Perdidos en la maraña de sus propias ficciones, los sujetos “organizados” buscaron refugio en convencionalismos cognitivos y morales, encaminándose progresivamente a la absoluta pérdida de autenticidad. Estereotipos culturales rápidamente difundidos por los medios de comunicación social, así como modelos de gestión ajenos al temperamento e idiosincrasia de la colectividad en la que hacen vida, fueron rápidamente adoptados y sustituidos por otros nuevos en una sucesión infinita de despropósitos bajo la premisa de lo necesario, lo útil y lo correcto.

La fragilidad del “yo” pasó así a convertirse en la fragilidad del “nosotros”, erosionando a su vez los vínculos sociales artificialmente creados, y debilitando aun más el sentido de vida; todo un ciclo recursivo del que brotaba la desesperanza, la desconfianza, el desentendimiento, la negación del otro, la injusticia, la insolidaridad y la exclusión. El liderazgo, en su vertiente más ortodoxa, comenzaba a naufragar.

Bajo este escenario y ante el miedo infundido por amenazas sociales, culturales, políticas, económicas y tecnológicas sobrevenidas de la racionalidad tecnocrática dominante, la necesidad de sobrevivencia emergió como la principal preocupación de la organización, pero en su intento por lograrla, los individuos comenzarían a luchar sin encontrar otros caminos que el del nihilismo, el egocentrismo y el fanatismo, contentándose con pequeñas ganancias marginales con las que intentaban compensar acumulados sentimientos de frustración, ingratitud e incertidumbre.
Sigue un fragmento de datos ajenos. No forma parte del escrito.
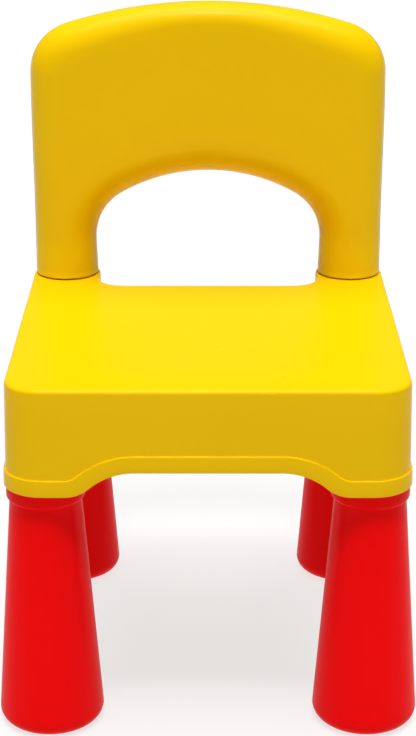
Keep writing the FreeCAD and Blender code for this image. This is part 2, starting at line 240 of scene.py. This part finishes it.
def leg_profile(leg_top):
    """Half of the leg's section, from the middle of the foot up and back down inside."""
    slope = (FOOT_RADIUS - NECK_RADIUS) / NECK_HEIGHT
    lean = math.degrees(math.atan(slope))
    round_x = FOOT_RADIUS - slope * FOOT_ROUND - FOOT_ROUND / math.cos(math.radians(lean))
    outside = [
        (0, FOOT_RECESS), (RECESS_RADIUS - 0.0015, FOOT_RECESS),
        (RECESS_RADIUS, FOOT_RECESS - 0.0002), (RECESS_RADIUS + 0.0025, 0.0002),
        (RECESS_RADIUS + 0.0038, 0.0),
    ]
    outside += arc((round_x, FOOT_ROUND), FOOT_ROUND, -90, lean, 14)
    for share in (0.12, 0.25, 0.5, 0.75, 0.94):
        height = mix(FOOT_ROUND, NECK_HEIGHT, share)
        outside.append((FOOT_RADIUS - slope * height, height))
    outside += [
        (NECK_RADIUS + slope * COLLAR_SOFT, NECK_HEIGHT - COLLAR_SOFT),
        (NECK_RADIUS + COLLAR_SOFT * 0.25, NECK_HEIGHT + COLLAR_SOFT * 0.2),
        (COLLAR_RADIUS - COLLAR_SOFT * 0.5, COLLAR_HEIGHT - COLLAR_SOFT * 0.6),
        (COLLAR_RADIUS, COLLAR_HEIGHT + COLLAR_SOFT),
    ]
    collar_centre = (COLLAR_RADIUS - COLLAR_ROUND, RIM_LOW - COLLAR_ROUND)
    outside += arc(collar_centre, COLLAR_ROUND, 0, 90, 5)
    snap = RIM_LOW + SNAP_HEIGHT
    neck = [
        (SPIGOT_RADIUS, RIM_LOW),
        (SPIGOT_RADIUS, snap - SNAP_HALF), (SPIGOT_RADIUS + SNAP_STEP, snap),
        (SPIGOT_RADIUS, snap + SNAP_HALF), (SPIGOT_RADIUS, leg_top - SPIGOT_LEAD),
        (SPIGOT_RADIUS - SPIGOT_LEAD, leg_top),
    ]
    bore = SPIGOT_RADIUS - LEG_WALL
    floor_inside = LEG_WALL + FOOT_RECESS
    inside = [
        (bore, leg_top), (bore, RIM_LOW - LEG_WALL), (NECK_RADIUS - LEG_WALL, NECK_HEIGHT),
        (FOOT_RADIUS - slope * FOOT_ROUND - LEG_WALL, FOOT_ROUND),
    ]
    inside += arc((round_x, FOOT_ROUND), FOOT_ROUND - LEG_WALL, lean, -90, 6)[1:]
    inside += [(RECESS_RADIUS, floor_inside), (0, floor_inside)]
    return outside + neck + inside


def leg_angles():
    """Even steps round the leg, with extra ones across the two mould parting lines."""
    even = [2 * math.pi * (i + 0.5) / LEG_STEPS for i in range(LEG_STEPS)]
    extra = [side + math.radians(turn)
             for side in (0, math.pi) for turn in (-PARTING_HALF, 0, PARTING_HALF)]
    return sorted(a % (2 * math.pi) for a in even + extra)


def make_leg(name, box, material):
    """A turned leg with a hairline ridge up each side, where the mould halves met."""
    centre = middle(box)
    rings = []
    for radius, height in leg_profile(box[1].z):
        ring = []
        for a in leg_angles():
            on_ridge = abs(math.sin(a)) < 1e-6 and radius > SPIGOT_RADIUS + 0.001
            r = radius if on_ridge or radius < PARTING_LINE else radius - PARTING_LINE
            ring.append((centre.x + r * math.cos(a), centre.y + r * math.sin(a), height))
        rings.append(ring)
    leg = new_piece(name + "_moulding", *bridge(rings))
    finish_piece(leg, material, "leg_plastic", name)


# ---------------------------------------------------------------- seat

FRONT_HALF = 0.125          # the plan, at the top of the seat
FRONT_Y = -0.139
EAR_RADIUS = 0.0238
RECESS_Y = 0.0770
CORNER_ROUND = 0.024
RECESS_ROUND = 0.019
OUTLINE_STEP = 0.002

SKIRT_DRAFT = math.tan(math.radians(1.1))
SEAT_WALL = 0.003
DECK_LOW = SEAT_TOP - 0.0035
FRONT_EDGE = 0.0030         # the round of the top edge at the front, side and ears
SIDE_EDGE = 0.0018
EAR_EDGE = 0.0013
SIDE_EDGE_SPAN = (-0.120, 0.030)    # the depths over which each takes over
EAR_EDGE_SPAN = (0.072, 0.098)

BAND_STEP = 0.0012          # the raised band round the rim
BAND_HEIGHT = 0.0109
BAND_ROUND = 0.0008
BAND_LOW_ROUND = 0.0007
LEDGE_FILLET = 0.0004
INNER_CHAMFER = 0.0005
DECK_FILLET = 0.0015

ARCH_MARGIN = 0.014         # the rise of the rim between the legs
ARCH_RUN = 0.043
ARCH_BEND = 0.012
ARCH_RISE = 0.016

DISH_DEPTH = 0.0015         # the hollow of the deck
DISH_MIDDLE_Y = -0.030
DISH_HALF_WIDTH = 0.105
DISH_HALF_LENGTH = 0.095
DECK_CELL = 0.006           # triangle sizes on the deck and under it
UNDERSIDE_CELL = 0.012

SOCKET_IN = 0.0187          # the tubes that hold the legs
SOCKET_OUT = 0.0215
POST_HOLE = 0.0155
RIB_HALF = 0.0012
RIB_DEPTH = 0.005
RIB_SPACING = 0.046
OVERLAP = 0.001             # how far a joined piece reaches into the deck
KEEP_INSIDE = 1             # triangulation: keep only what lies inside the outline
SAME_POINT = 1e-7


def walk(points_and_normals, start, end, normal):
    """Add even steps along a straight stretch, its end left out."""
    count = max(1, round((Vector(end) - Vector(start)).length / OUTLINE_STEP))
    for i in range(count):
        points_and_normals.append((Vector(start).lerp(Vector(end), i / count), Vector(normal)))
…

En nombre de la sobrevivencia, la marginalidad de las intenciones cobró vida, y la pérdida de espontáneos vínculos comunicativos, como producto de la erosión de los enlaces emocionales y afectivos, deshumanizó a la organización hasta el punto de empobrecerla moralmente, acallando así la promesa del futuro. Pero ahora sabemos que no es en la promesa de reconstrucción de este futuro en donde habitan los gérmenes de un nuevo despertar de la conciencia, sino en la posibilidad de reconstruir una realidad que, aun cuando por su naturaleza hermenéutica seguirá siendo ficticia, posee la capacidad de encontrar eco en ajenas conciencias reflexivas, hasta hoy indiferentes a las narrativas particulares de los sujetos que conforman determinado ámbito social.

Paradójicamente, más que conducir a la construcción de una organización ficticia, dicha conjunción de ficciones la impulsa hacia su autenticidad, y si bien es cierto que la coexistencia de múltiples realidades en un mismo espacio socio-contextual incrementa su exposición a la incertidumbre para la que no existen códigos que permitan descifrarla, tal incertidumbre incentiva la construcción de un sólido tejido emocional y afectivo mediante el cual se puedan desarrollar sólidas redes de confianza y de cooperación.

Una mezcla legitimada de significados auténticos y en consecuencia probablemente opuestos, no puede ser concebida desde la lógica de la modernidad. Si los significados se basan en creencias e interpretaciones, el conocimiento práctico tampoco pudiera ser el producto de ilustradas mentes solitarias, por lo que su utilidad solo podrá derivarse del contexto, es decir a partir del intercambio de narrativas históricas y argumentos. Desde esta perspectiva, la ambición ética que trasciende la modernidad solo puede manifestarse a partir de la interpretación como práctica empírica que antecede a la decisión y la acción, y esto conduce inexorablemente a repensar la organización desde nuevos conceptos y con nuevas bases ontológicas.

Los cuestionamientos postmodernos hacia la estabilidad, la certidumbre, la formalización, el control, el poder como dominación, la racionalidad individual y el lenguaje entendido como vehículo transmisor de un discurso (más no como constructor de realidades intersubjetivas), demandan el abordaje de la organización desde una perspectiva constructivista a partir de interacciones simbólicas mediadas por el diálogo.

Es así como la conexión de los aspectos cognitivos y emocionales marcará el devenir histórico de los sujetos que conformen cualquier espacio organizacional, y tal vinculación trasciende las fronteras de un liderazgo mezquino, atrapado en su propia complejidad, pues sólo podrá darse mediante un proceso de socialización auténtico y sin cortapisas a través del cual se armonicen saberes, se conjuguen identidades y se articulen relaciones, al amparo de las particulares ficciones que los individuos hayan logrado construir.